Winston had defeated a Tier Four guardian solo. Zelda had organized a survival operation that kept ninety-five percent of the gate’s population alive with three days of class holder experience and no prior preparation.

Freya had fought well. She had contributed. But standing next to what these two had accomplished, her role in the gate felt closer to supporting cast than protagonist.

She clenched her fist slightly and kept her face still.

She was overthinking. She knew that. But knowing it didn’t make it stop.

Richard, for his part, wasn’t thinking about disappointment at all. He had been working through the logistics of a different problem, and Freya had just handed him the solution without realizing it.

He turned to Winston.

"Given that you and my daughter spent three days working together, you’re already familiar with each other’s capabilities.
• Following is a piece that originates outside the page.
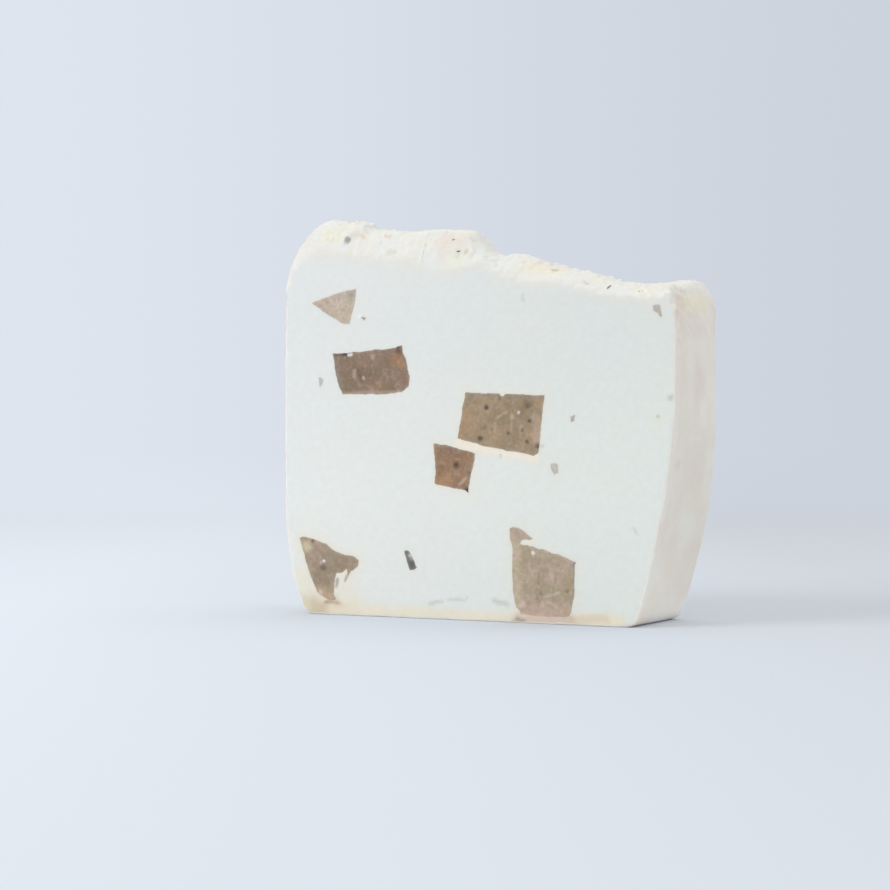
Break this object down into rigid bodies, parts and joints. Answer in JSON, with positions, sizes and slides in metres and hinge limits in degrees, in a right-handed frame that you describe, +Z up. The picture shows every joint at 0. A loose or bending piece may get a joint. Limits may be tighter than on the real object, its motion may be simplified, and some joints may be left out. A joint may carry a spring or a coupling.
{
  "type": "bar of soap",
  "caption": "Slice of cast white soap with a flat base, flat cut faces, a spoon-worked top, and pieces of brown soap set flush in its faces.",
  "frame": {"origin": "middle of the slice's width and thickness, on the surface that it stands on", "axes": "+X across the loaf, along the bar's width; +Y through the slice, from the front cut face to the back; +Z up from the flat base to the worked top"},
  "size_m": [0.084, 0.022, 0.08],
  "materials": {
    "white_soap": "matte, waxy",
    "pale_brown_soap": "matte, waxy",
    "brown_soap": "matte, waxy",
    "dark_brown_soap": "matte, waxy",
    "dark_chip": "matte"
  },
  "bodies": {
    "root": {"soap_body": "white_soap", "chunk_triangle": "pale_brown_soap", "chunk_dark_brick": "dark_brown_soap", "chunk_centre_slab": "brown_soap", "chunk_small_cube": "dark_brown_soap", "chunk_corner_shard": "brown_soap", "chunk_corner_block": "brown_soap", "dark_chip": "dark_chip", "crumb_left": "brown_soap", "crumb_tiny": "brown_soap", "crumb_top_right": "brown_soap", "crumb_middle_right": "brown_soap", "crumb_lower_right": "brown_soap"}
  },
  "joints": []
}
Training together ahead of the Crucible would be mutually beneficial." A brief pause. "You’re welcome to use Valerian facilities."

Winston looked at him and bowed.

"Thank you for the offer. I’d like to accept...but I’d ask that one more person be included."

Richard’s eyes moved to Zelda. He smiled — the first genuine expression he’d produced since the conversation started. "Of course."

Markus and Celeste both went very still.

The Crucible rules were specific.

No agency or organization could approach a participating initiate for formal recruitment purposes during the pre-Crucible period.

It was designed to keep the stage level. Neither of them could use training arrangements as a bridge to Winston without violating the spirit of those rules.

Richard had an excuse they didn’t. His daughter. A pre-existing relationship that gave him legitimate reason for proximity.

It wasn’t recruitment, it was family hospitality extended to his daughter’s associates.

The gap between the three demigods had just opened considerably, and both Celeste and Markus knew it.